** INFORMATION SHOWN **
####################
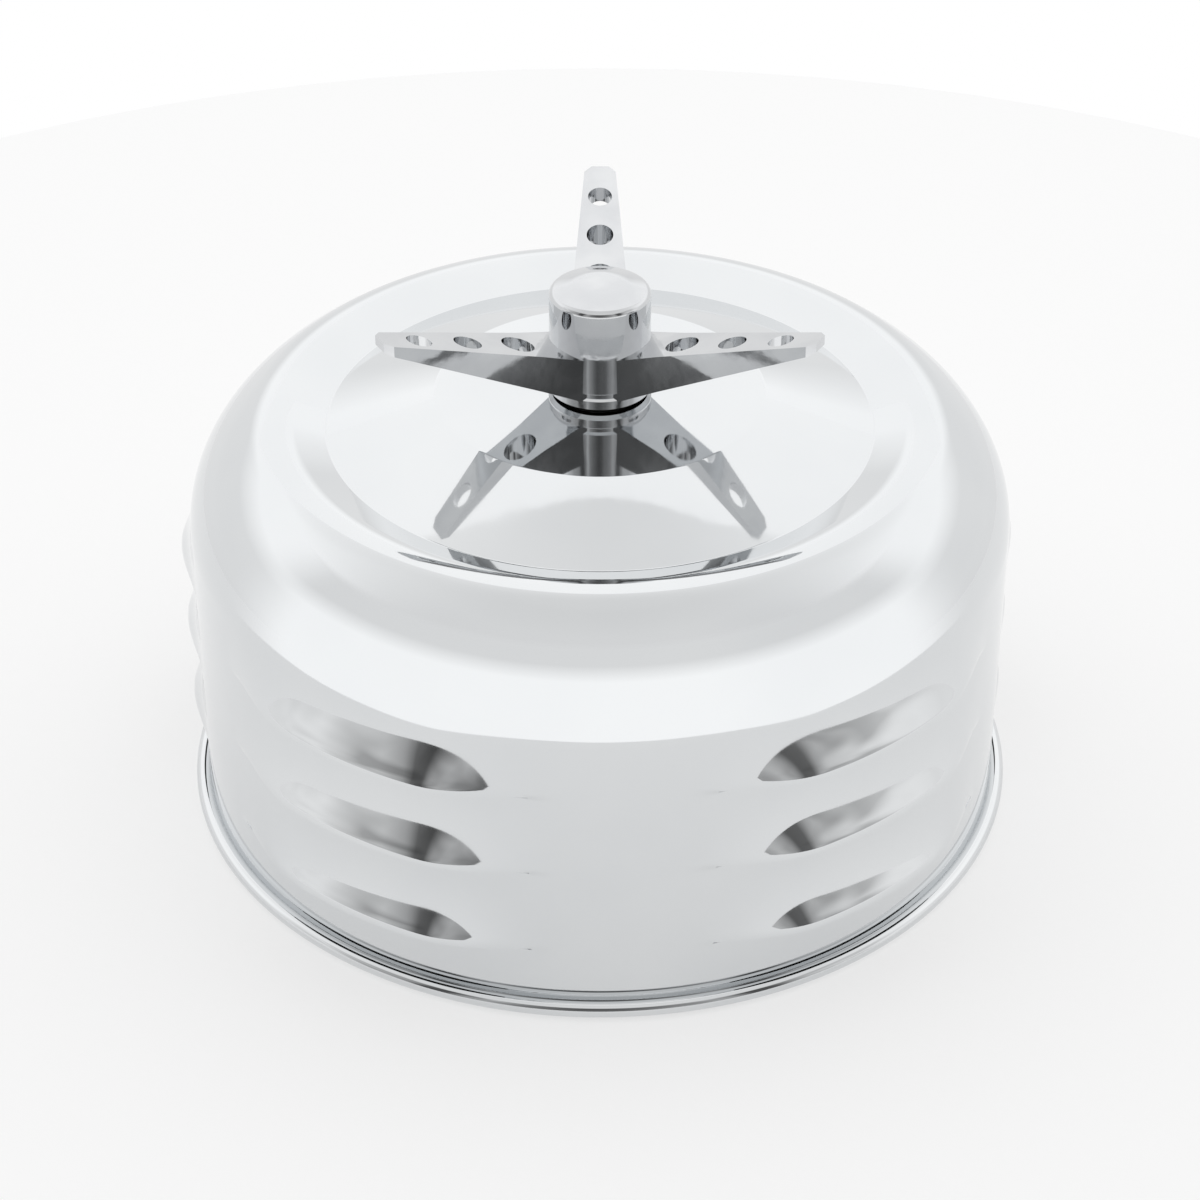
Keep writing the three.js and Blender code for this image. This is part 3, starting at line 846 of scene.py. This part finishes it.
# The same for the room, by the cosine of the angle from the front.
ROOM_REACH = ((-1, 0), (-0.1, 0), (0.35, 1), (1, 1))
ROOM = (
    (-1, 1.0), (0.1, 0.95), (0.3, 0.85), (0.42, 0.7), (0.58, 0.55), (0.66, 0.36),
    (0.71, 0.12), (0.78, 0.1), (0.83, 0.38), (0.88, 0.55), (1, 0.12),
)
MOTTLE_SCALE = 3.5
MOTTLE_DETAIL = 0.5
MOTTLE_DISTORTION = 0.6
MOTTLE_TONES = (0.75, 1.25)

# The strip and the panel, in metres and degrees, with their brightnesses.
STRIP_R = 0.09
STRIP_LOW = 0.0567
STRIP_HIGH = 0.106
STRIP_FADE = 0.008
STRIP_HALF_ANGLE = 72
STRIP_TONES = (1.25, 0.93)
STRIP_CHANGE = (0.080, 0.088)
STRIP_ENDS = (0.07, 0.085)
PANEL_Z = 0.3
PANEL_FRONT = 0.056
PANEL_CURVE = 3.3
PANEL_BACK = 0.4
PANEL_HALF_WIDTH = 0.35
PANEL_TONE = 1.2


def light_strip():
    """A white band round the front of the cover, near it, which only reflections see.

    It is brighter low down, and clears towards its upper edge and its two ends.
    """
    material = new_material("light_strip", (0, 0, 0), 0, 1)[0]
    tree = material.node_tree
    place = tree.nodes.new("ShaderNodeTexCoord")
    axes = tree.nodes.new("ShaderNodeSeparateXYZ")
    tree.links.new(place.outputs["Object"], axes.inputs["Vector"])
    aside = tree.nodes.new("ShaderNodeMath")
    aside.operation = "ABSOLUTE"
    tree.links.new(axes.outputs["X"], aside.inputs[0])
    upper_edge = (STRIP_HIGH - STRIP_FADE, STRIP_HIGH)
    clearer = tree.nodes.new("ShaderNodeMath")
    clearer.operation = "MAXIMUM"
    ends_fade = map_range(tree, aside.outputs["Value"], STRIP_ENDS, interpolation="SMOOTHSTEP")
    upper_fade = map_range(tree, axes.outputs["Z"], upper_edge, interpolation="SMOOTHSTEP")
    tree.links.new(ends_fade, clearer.inputs[0])
    tree.links.new(upper_fade, clearer.inputs[1])
    glow = tree.nodes.new("ShaderNodeEmission")
    tone = map_range(tree, axes.outputs["Z"], STRIP_CHANGE, STRIP_TONES)
    tree.links.new(tone, glow.inputs["Strength"])
    clear = tree.nodes.new("ShaderNodeBsdfTransparent")
    choose = tree.nodes.new("ShaderNodeMixShader")
    tree.links.new(clearer.outputs["Value"], choose.inputs["Fac"])
    tree.links.new(glow.outputs["Emission"], choose.inputs[1])
    tree.links.new(clear.outputs["BSDF"], choose.inputs[2])
    tree.links.new(choose.outputs["Shader"], tree.nodes["Material Output"].inputs["Surface"])
    columns = 64
    vertices = []
    for i in range(columns + 1):
        azimuth = math.radians(STRIP_HALF_ANGLE * (2 * i / columns - 1))
        vertices += [around(STRIP_R / MM, azimuth, z / MM) for z in (STRIP_LOW, STRIP_HIGH)]
    only_in_reflections(mesh_object("light_strip", vertices, ribbon_faces(columns), material))


def overhead_panel():
    """A white panel over the back half, which the back of the lid and the tops of the arms reflect."""
    material, shader = new_material("overhead_panel", (0, 0, 0), 0, 1)
    shader.inputs["Emission Color"].default_value = (1, 1, 1, 1)
    shader.inputs["Emission Strength"].default_value = PANEL_TONE
    columns = 48
    vertices = []
    for i in range(columns + 1):
        x = PANEL_HALF_WIDTH * (2 * i / columns - 1)
        near = min(PANEL_FRONT + PANEL_CURVE * x ** 2, PANEL_BACK - 0.01)
        vertices += [(x / MM, y / MM, PANEL_Z / MM) for y in (near, PANEL_BACK)]
    only_in_reflections(mesh_object("overhead_panel", vertices, ribbon_faces(columns), material))


def only_in_reflections(obj):
    """Hides a light from the camera, and keeps it from casting shadows or lighting matt surfaces."""
    obj.visible_camera = False
    obj.visible_shadow = False
    obj.visible_diffuse = False


def value_ramp(tree, factor, stops):
    """A gray ramp over a value from -1 to 1. Each stop is a place and a brightness."""
    ramp = tree.nodes.new("ShaderNodeValToRGB")
    elements = ramp.color_ramp.elements
    while len(elements) > 1:
        elements.remove(elements[-1])
    for i, (place, value) in enumerate(stops):
        position = (place + 1) / 2
        element = elements[0] if i == 0 else elements.new(position)
        element.position = position
        element.color = (value, value, value, 1)
    tree.links.new(factor, ramp.inputs["Fac"])
    return ramp.outputs["Color"]


def by_elevation(bands):
    """Stops over the sine of the elevation."""
    return [(math.sin(math.radians(elevation)), value) for elevation, value in bands]


def half_range(tree, socket):
    """A value from -1 to 1 brought to 0 to 1."""
    return map_range(tree, socket, (-1, 1))


def vector_math(tree, operation, first):
    """A vector math node with its first input linked."""
    node = tree.nodes.new("ShaderNodeVectorMath")
    node.operation = operation
    tree.links.new(first, node.inputs[0])
    return node


def mix_colors(tree, factor, first, second):
    """The first color where the factor is 0, and the second where it is 1."""
    node = tree.nodes.new("ShaderNodeMix")
    node.data_type = "RGBA"
    colors = [socket for socket in node.inputs if socket.type == "RGBA"]
    tree.links.new(factor, node.inputs[0])
    tree.links.new(first, colors[0])
    tree.links.new(second, colors[1])
    return [socket for socket in node.outputs if socket.type == "RGBA"][0]


def sideways_angle(tree, axes):
    """How far a direction points to the front, level with the floor: from 0 at the back to 1."""
    level = tree.nodes.new("ShaderNodeCombineXYZ")
    tree.links.new(axes.outputs["X"], level.inputs["X"])
    tree.links.new(axes.outputs["Y"], level.inputs["Y"])
    heading = vector_math(tree, "NORMALIZE", level.outputs["Vector"])
    towards = vector_math(tree, "DOT_PRODUCT", heading.outputs["Vector"])
    towards.inputs[1].default_value = (0, -1, 0)
    return half_range(tree, towards.outputs["Value"])


def mottled_room(tree, place, front):
    """The room's brightness round the part, broken up by soft shapes."""
    shapes = tree.nodes.new("ShaderNodeTexNoise")
    shapes.inputs["Scale"].default_value = MOTTLE_SCALE
    shapes.inputs["Detail"].default_value = MOTTLE_DETAIL
    shapes.inputs["Distortion"].default_value = MOTTLE_DISTORTION
    tree.links.new(place.outputs["Generated"], shapes.inputs["Vector"])
    mottle = map_range(tree, shapes.outputs["Fac"], NOISE_RANGE, MOTTLE_TONES)
    mottled = vector_math(tree, "SCALE", value_ramp(tree, front, ROOM))
    tree.links.new(mottle, mottled.inputs["Scale"])
    return mottled.outputs["Vector"]


def world():
    """A white studio with a darker room round its front, up to about 40 degrees.

    The camera itself sees plain white.
    """
    surroundings = bpy.data.worlds.new("studio")
    bpy.context.scene.world = surroundings
    surroundings.use_nodes = True
    tree = surroundings.node_tree
    tree.nodes.clear()
    place = tree.nodes.new("ShaderNodeTexCoord")
    axes = tree.nodes.new("ShaderNodeSeparateXYZ")
    tree.links.new(place.outputs["Generated"], axes.inputs["Vector"])
    height = half_range(tree, axes.outputs["Z"])
    front = sideways_angle(tree, axes)

    behind = map_range(tree, axes.outputs["Y"], SKY_CHANGE, interpolation="SMOOTHSTEP")
    sky_front = value_ramp(tree, height, by_elevation(SKY_FRONT))
    sky_back = value_ramp(tree, height, by_elevation(SKY_BACK))
    sky = mix_colors(tree, behind, sky_front, sky_back)
    band = value_ramp(tree, height, by_elevation(ROOM_BAND))
    cover = vector_math(tree, "MULTIPLY", band)
    tree.links.new(value_ramp(tree, front, ROOM_REACH), cover.inputs[1])
    room = mottled_room(tree, place, front)
    surround = mix_colors(tree, cover.outputs["Vector"], sky, room)

    lit = tree.nodes.new("ShaderNodeBackground")
    tree.links.new(surround, lit.inputs["Color"])
    seen = tree.nodes.new("ShaderNodeBackground")
    seen.inputs["Color"].default_value = (1, 1, 1, 1)
    path = tree.nodes.new("ShaderNodeLightPath")
    choose = tree.nodes.new("ShaderNodeMixShader")
    tree.links.new(path.outputs["Is Camera Ray"], choose.inputs["Fac"])
    tree.links.new(lit.outputs["Background"], choose.inputs[1])
    tree.links.new(seen.outputs["Background"], choose.inputs[2])
    out = tree.nodes.new("ShaderNodeOutputWorld")
    tree.links.new(choose.outputs["Shader"], out.inputs["Surface"])


# ---------------------------------------------------------------- assembly

camera()
floor()
light_strip()
overhead_panel()
world()
bpy.context.scene.view_settings.view_transform = "Standard"

louvered_cover()
base_pan()
spinner_nut()
threaded_stud()
hex_nut("stud_nut_below", "stud_nut_lower", "base")
hex_nut("stud_nut_above", "stud_nut_upper", "base")
filter_seal("filter_ring_top", "filter_top_seal")
filter_seal("filter_ring_bottom", "filter_bottom_seal")
filter_media()
expanded_screen("screen_outside", "filter_outer_screen", FILTER_OUTER_R - SCREEN_WALL, 88)
expanded_screen("screen_inside", "filter_inner_screen", FILTER_INNER_R + 0.05, 64)
finish_cad_piece("neck_collar", SHEET_ZINC)
finish_cad_piece("neck_clamp_band", SHEET_ZINC)
finish_cad_piece("stud_bridge", SHEET_ZINC)
for name in (
    "bridge_rivet_left",
    "bridge_rivet_right",
    "stud_lock_washer",
    "clamp_screw",
    "clamp_nut",
):
    finish_cad_piece(name, HARDWARE)
for name in ("neck_seal", "spinner_washer"):
    finish_cad_piece(name, RUBBER)
finish_cad_piece("threaded_insert", BRASS)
####################
Return only the lines from the beginning of the material up to and including the line with "MOTTLE_TONES = (0.75, 1.25)", exactly as written.

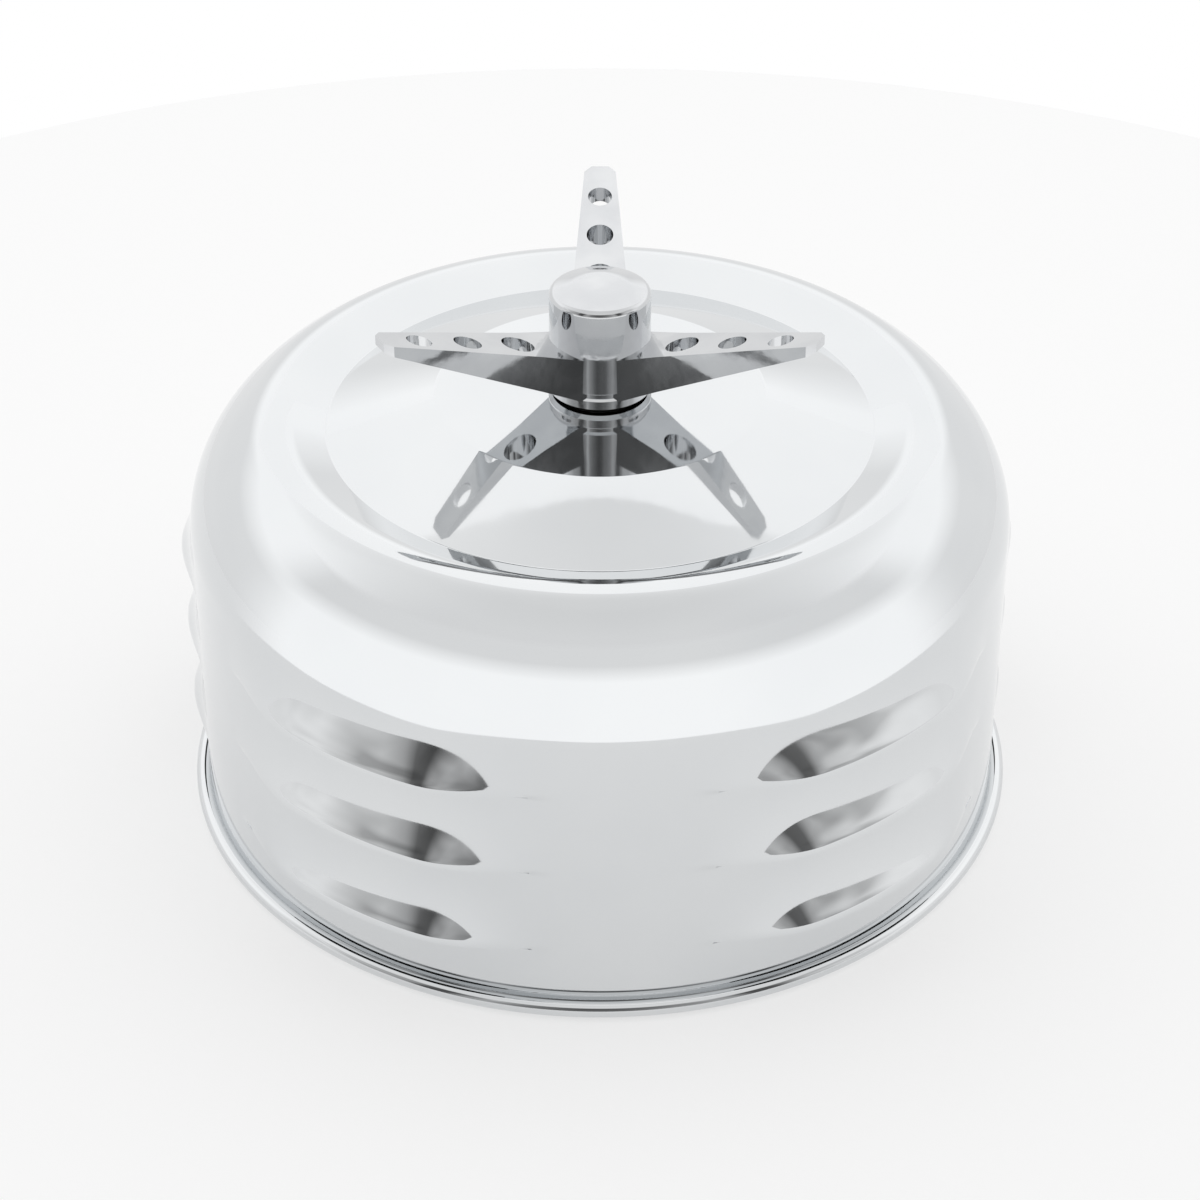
Keep writing the three.js and Blender code for this image. This is part 3, starting at line 846 of scene.py. This part finishes it.
# The same for the room, by the cosine of the angle from the front.
ROOM_REACH = ((-1, 0), (-0.1, 0), (0.35, 1), (1, 1))
ROOM = (
    (-1, 1.0), (0.1, 0.95), (0.3, 0.85), (0.42, 0.7), (0.58, 0.55), (0.66, 0.36),
    (0.71, 0.12), (0.78, 0.1), (0.83, 0.38), (0.88, 0.55), (1, 0.12),
)
MOTTLE_SCALE = 3.5
MOTTLE_DETAIL = 0.5
MOTTLE_DISTORTION = 0.6
MOTTLE_TONES = (0.75, 1.25)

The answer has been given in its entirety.